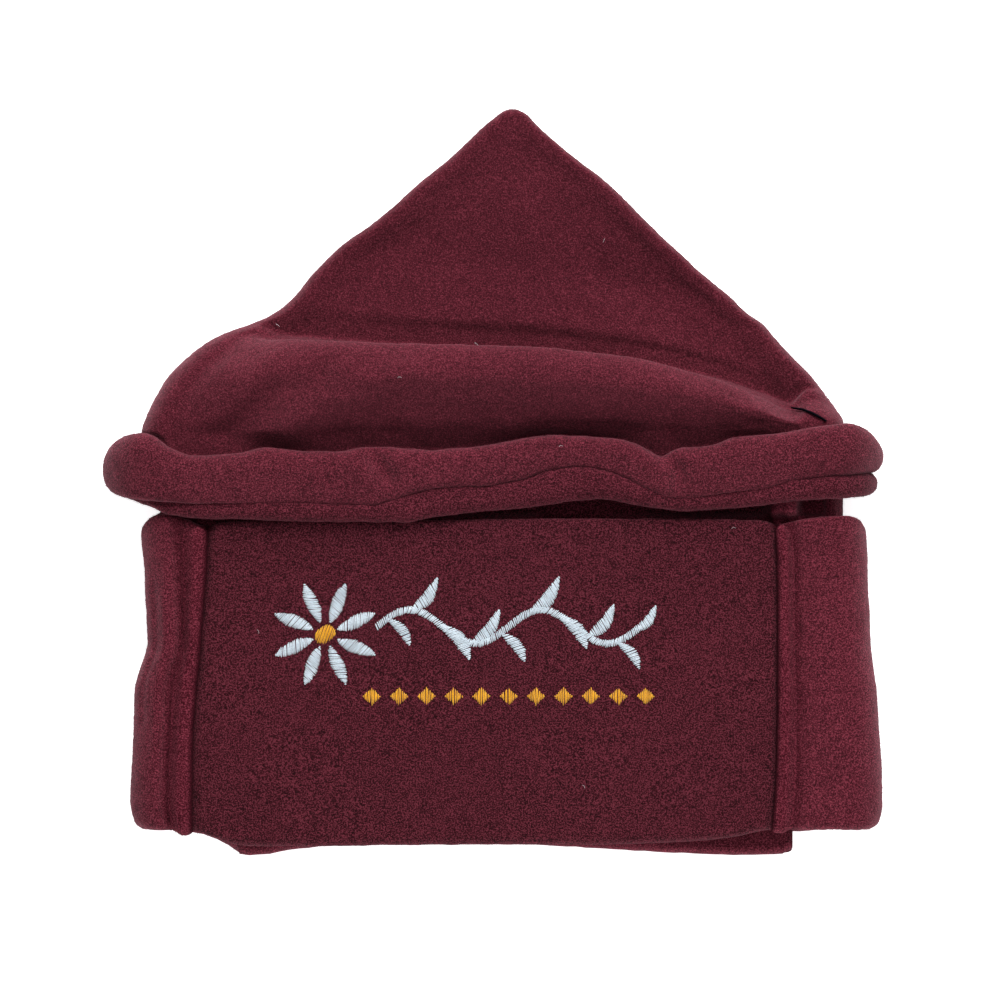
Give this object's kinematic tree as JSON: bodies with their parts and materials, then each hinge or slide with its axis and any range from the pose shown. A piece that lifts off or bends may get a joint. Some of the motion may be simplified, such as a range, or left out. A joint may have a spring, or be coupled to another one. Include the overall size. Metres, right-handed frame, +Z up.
{
  "type": "pakol hat",
  "caption": "Soft fleece pakol hat folded flat: crown drawn up into a triangle with a slouched fold, rolled rim, and a deep band turned up as a cuff, open at the mouth.",
  "frame": {"origin": "on the underside, at the middle of the cuff, where the hat lies on its back", "axes": "+X to the right across the front as it is seen, +Y from the mouth to the crown's tip, +Z up from the table out of the cuff's front"},
  "size_m": [0.305, 0.2927, 0.0377],
  "materials": {
    "maroon_fleece": "brushed fleece, matt with a soft nap"
  },
  "bodies": {
    "root": {"crown": "maroon_fleece", "crown_roll": "maroon_fleece", "band_roll": "maroon_fleece", "front_panel": "maroon_fleece", "right_side_panel": "maroon_fleece", "back_panel": "maroon_fleece", "left_side_panel": "maroon_fleece", "front_left_welt": "maroon_fleece", "front_right_welt": "maroon_fleece", "back_right_welt": "maroon_fleece", "back_left_welt": "maroon_fleece"}
  },
  "joints": []
}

· · · ·

#### Task goal
Write out the data again, exactly and in full.

#### Exercise answer
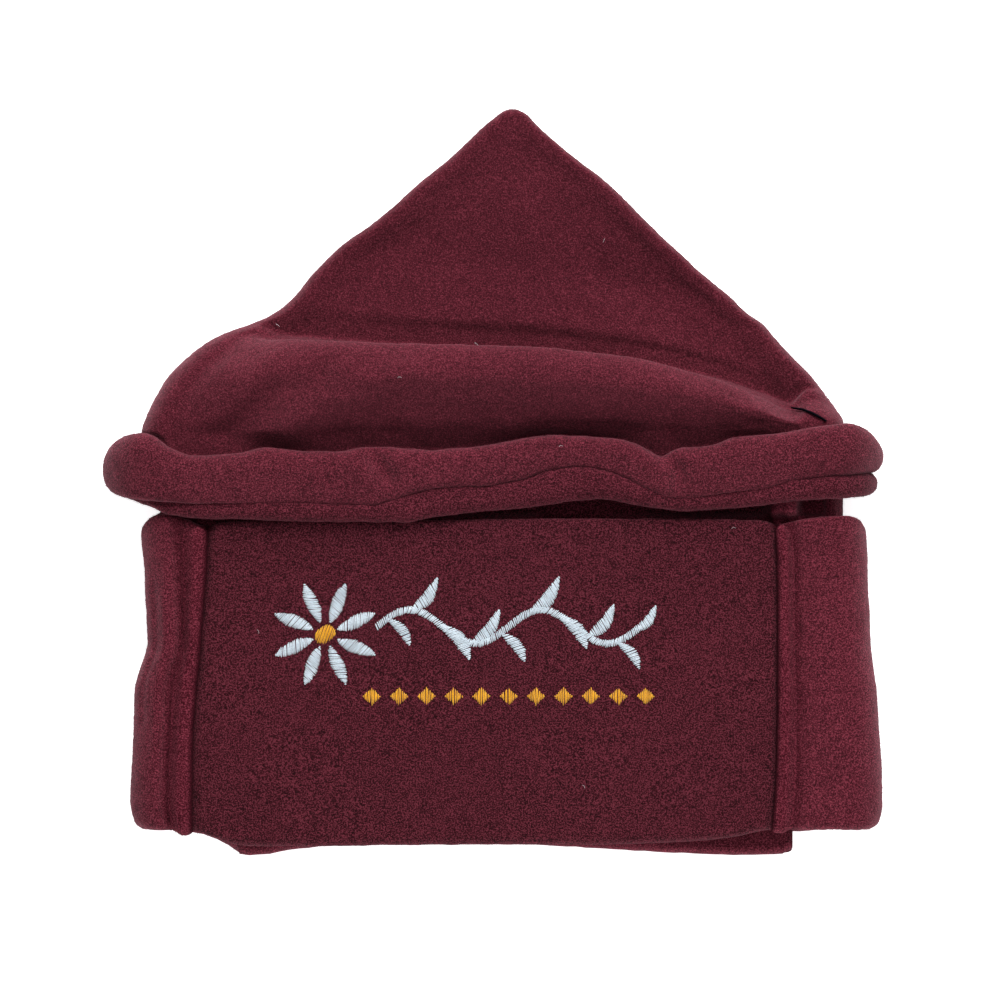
Give this object's kinematic tree as JSON: bodies with their parts and materials, then each hinge or slide with its axis and any range from the pose shown. A piece that lifts off or bends may get a joint. Some of the motion may be simplified, such as a range, or left out. A joint may have a spring, or be coupled to another one. Include the overall size. Metres, right-handed frame, +Z up.
{
  "type": "pakol hat",
  "caption": "Soft fleece pakol hat folded flat: crown drawn up into a triangle with a slouched fold, rolled rim, and a deep band turned up as a cuff, open at the mouth.",
  "frame": {"origin": "on the underside, at the middle of the cuff, where the hat lies on its back", "axes": "+X to the right across the front as it is seen, +Y from the mouth to the crown's tip, +Z up from the table out of the cuff's front"},
  "size_m": [0.305, 0.2927, 0.0377],
  "materials": {
    "maroon_fleece": "brushed fleece, matt with a soft nap"
  },
  "bodies": {
    "root": {"crown": "maroon_fleece", "crown_roll": "maroon_fleece", "band_roll": "maroon_fleece", "front_panel": "maroon_fleece", "right_side_panel": "maroon_fleece", "back_panel": "maroon_fleece", "left_side_panel": "maroon_fleece", "front_left_welt": "maroon_fleece", "front_right_welt": "maroon_fleece", "back_right_welt": "maroon_fleece", "back_left_welt": "maroon_fleece"}
  },
  "joints": []
}